Text-driven Talking Face Synthesis by Reprogramming Audio-driven Models
Jeongsoo Choi, Minsu Kim, Se Jin Park, Yong Man Ro
TL;DR
The paper addresses editable talking-face synthesis by converting text into audio latent representations that feed into pre-trained audio-driven face synthesis models. It introduces Text-to-Audio Embedding Module (TAEM), combining a phoneme-aware encoder, a duration predictor, and a speech refine module, augmented with a visual speaker embedding to capture identity. TAEM maps text to the audio latent space so text and audio inputs yield comparable lip-synced videos, outperforming cascaded text-to-speech approaches and generalizing to multiple models.
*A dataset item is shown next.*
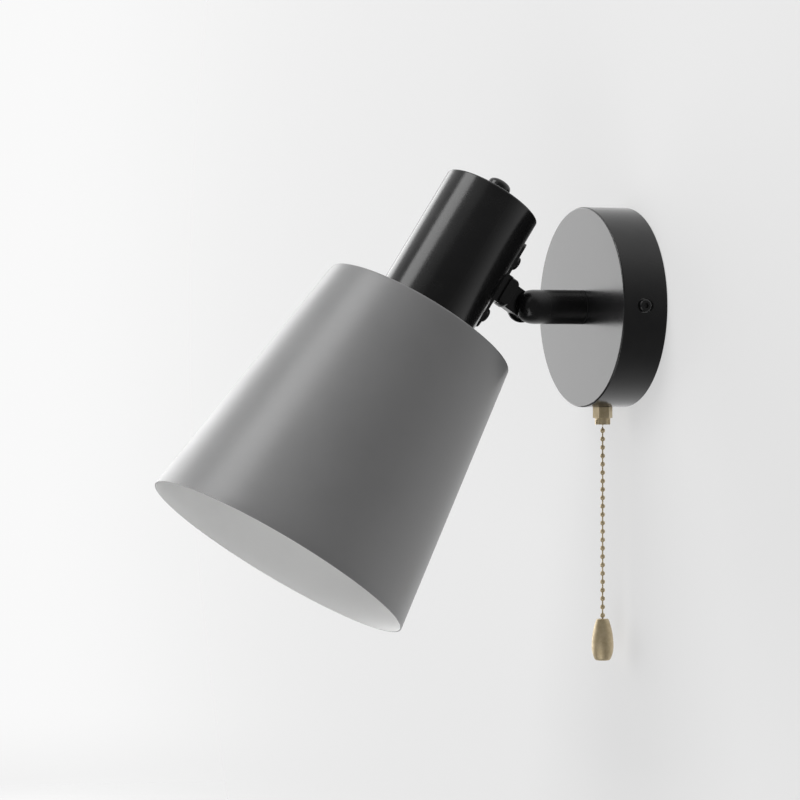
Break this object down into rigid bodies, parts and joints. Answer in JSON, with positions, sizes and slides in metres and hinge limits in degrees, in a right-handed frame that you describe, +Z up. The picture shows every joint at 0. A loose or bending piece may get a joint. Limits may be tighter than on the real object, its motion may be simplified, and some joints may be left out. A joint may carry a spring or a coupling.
{
  "type": "bedside wall reading lamp",
  "caption": "Wall lamp with a round black canopy, a short swivelling arm, a tilting cylindrical lampholder cup with a grey conical shade, and a brass bead-chain pull switch.",
  "frame": {"origin": "on the wall plane at the canopy's centre, midway between the two wall-screw slots", "axes": "+Z up, +Y into the wall (the room is on the -Y side), +X along the wall"},
  "size_m": [0.1382, 0.2432, 0.2443],
  "materials": {
    "black_paint": "satin",
    "grey_paint": "satin",
    "aged_brass": "satin",
    "zinc_steel": "satin",
    "spring_steel": "polished",
    "brass_contact": "polished",
    "black_nylon": "matte",
    "white_nylon": "satin",
    "holder_plastic": "satin",
    "holder_ceramic": "gloss",
    "switch_plastic": "satin",
    "grommet_rubber": "matte",
    "lead_brown": "satin",
    "lead_blue": "satin",
    "lead_sheath": "satin"
  },
  "bodies": {
    "canopy": {"wall_bracket": "zinc_steel", "cable_grommet": "grommet_rubber", "earth_washer": "zinc_steel", "earth_screw": "brass_contact", "terminal_block": "white_nylon", "terminal_screws": "zinc_steel", "canopy_cover": "black_paint", "side_screws": "black_paint", "switch_case": "switch_plastic", "switch_lid": "switch_plastic", "switch_bushing": "aged_brass", "switch_inner_nut": "zinc_steel", "switch_hex_nut": "aged_brass", "switch_ring_nut": "aged_brass", "return_spring": "spring_steel", "lead_live": "lead_brown", "lead_neutral": "lead_blue", "lead_switched": "lead_brown"},
    "arm": {"swivel_washer": "black_nylon", "inner_washer": "white_nylon", "spring_washer": "spring_steel", "arm_lock_nut": "zinc_steel", "arm_nipple": "zinc_steel", "arm_tube": "black_paint", "arm_insert": "zinc_steel", "arm_knuckle": "black_paint", "arm_lead": "lead_sheath", "friction_washer": "spring_steel", "hinge_washer": "black_paint", "hinge_screw": "black_paint"},
    "head": {"head_knuckle": "black_paint", "saddle_plate": "black_paint", "saddle_screws": "black_paint", "knuckle_bolt": "zinc_steel", "lampholder_cup": "black_paint", "cap_washer": "black_paint", "cap_nut": "black_paint", "holder_nipple": "zinc_steel", "holder_nut": "zinc_steel", "holder_cap": "holder_plastic", "holder_base": "holder_ceramic", "holder_body": "holder_plastic", "screw_shell": "brass_contact", "centre_contact": "brass_contact", "shade_ring": "holder_plastic", "shade": "grey_paint"},
    "pull_plunger": {"pull_plunger": "white_nylon", "upper_chain": "aged_brass"},
    "pull_chain": {"bead_chain": "aged_brass", "pull_knob": "aged_brass"}
  },
  "joints": [
    {"name": "arm_swivel", "type": "hinge", "parent": "canopy", "child": "arm", "pos_m": [0, -0.0235, 0], "axis": [0, -1, 0], "range_deg": [-170, 170]},
    {"name": "head_tilt", "type": "hinge", "parent": "arm", "child": "head", "pos_m": [0, -0.0533, 0], "axis": [-1, 0, 0], "range_deg": [-32.8, 37.2]},
    {"name": "pull_slide", "type": "slide", "parent": "canopy", "child": "pull_plunger", "axis": [0, 0, -1], "range_m": [0, 0.005], "stiffness_N_per_m": 1500, "springref_m": -0.001, "deforming": ["return_spring"]},
    {"name": "pull_swing", "type": "hinge", "parent": "pull_plunger", "child": "pull_chain", "pos_m": [0, -0.01135, -0.05964], "axis": [0, 1, 0], "range_deg": [-20, 20]}
  ]
}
The approach enables flexible, in-the-wild text-driven video generation without the need to train a separate text-driven model from scratch.
Abstract
In this paper, we present a method for reprogramming pre-trained audio-driven talking face synthesis models to operate in a text-driven manner. Consequently, we can easily generate face videos that articulate the provided textual sentences, eliminating the necessity of recording speech for each inference, as required in the audio-driven model. To this end, we propose to embed the input text into the learned audio latent space of the pre-trained audio-driven model, while preserving the face synthesis capability of the original pre-trained model. Specifically, we devise a Text-to-Audio Embedding Module (TAEM) which maps a given text input into the audio latent space by modeling pronunciation and duration characteristics. Furthermore, to consider the speaker characteristics in audio while using text inputs, TAEM is designed to accept a visual speaker embedding. The visual speaker embedding is derived from a single target face image and enables improved mapping of input text to the learned audio latent space by incorporating the speaker characteristics inherent in the audio. The main advantages of the proposed framework are that 1) it can be applied to diverse audio-driven talking face synthesis models and 2) we can generate talking face videos with either text inputs or audio inputs with high flexibility.